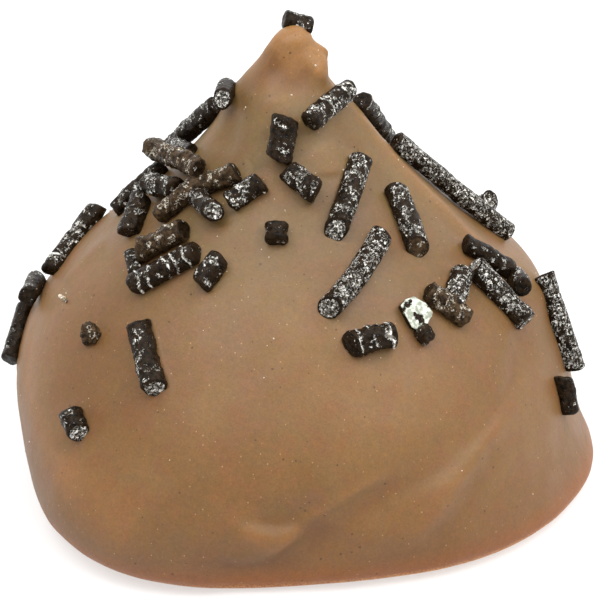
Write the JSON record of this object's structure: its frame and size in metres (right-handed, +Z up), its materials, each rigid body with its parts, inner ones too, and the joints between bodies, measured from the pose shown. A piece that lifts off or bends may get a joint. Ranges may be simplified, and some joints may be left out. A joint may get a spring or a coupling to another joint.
{
  "type": "chocolate-coated marzipan kiss",
  "caption": "Peaked marzipan sweet under set milk chocolate, with a flat underside and dark chocolate vermicelli.",
  "frame": {"origin": "middle of the flat underside, under the centre of the part's box", "axes": "+Z up through the peak, -Y the front with the drip and the skirt's crease, +X to the right as seen from the front"},
  "size_m": [0.0326, 0.0324, 0.0267],
  "materials": {
    "milk_chocolate": "satin, set milk chocolate with fine specks and pinholes",
    "dark_chocolate": "rough dark chocolate strands, dusted with pale bloom"
  },
  "bodies": {
    "root": {"coated_marzipan": "milk_chocolate"}
  },
  "joints": []
}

————————

-- Exercise description --
Extract the complete listing above, reproducing each line exactly.

-- In response --
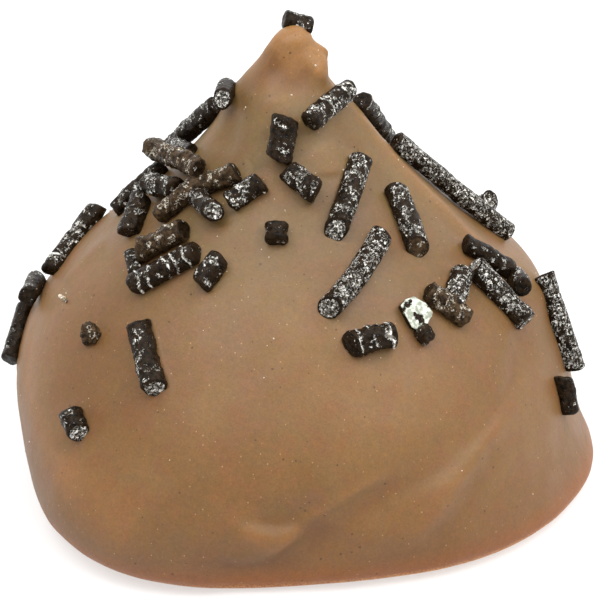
Write the JSON record of this object's structure: its frame and size in metres (right-handed, +Z up), its materials, each rigid body with its parts, inner ones too, and the joints between bodies, measured from the pose shown. A piece that lifts off or bends may get a joint. Ranges may be simplified, and some joints may be left out. A joint may get a spring or a coupling to another joint.
{
  "type": "chocolate-coated marzipan kiss",
  "caption": "Peaked marzipan sweet under set milk chocolate, with a flat underside and dark chocolate vermicelli.",
  "frame": {"origin": "middle of the flat underside, under the centre of the part's box", "axes": "+Z up through the peak, -Y the front with the drip and the skirt's crease, +X to the right as seen from the front"},
  "size_m": [0.0326, 0.0324, 0.0267],
  "materials": {
    "milk_chocolate": "satin, set milk chocolate with fine specks and pinholes",
    "dark_chocolate": "rough dark chocolate strands, dusted with pale bloom"
  },
  "bodies": {
    "root": {"coated_marzipan": "milk_chocolate"}
  },
  "joints": []
}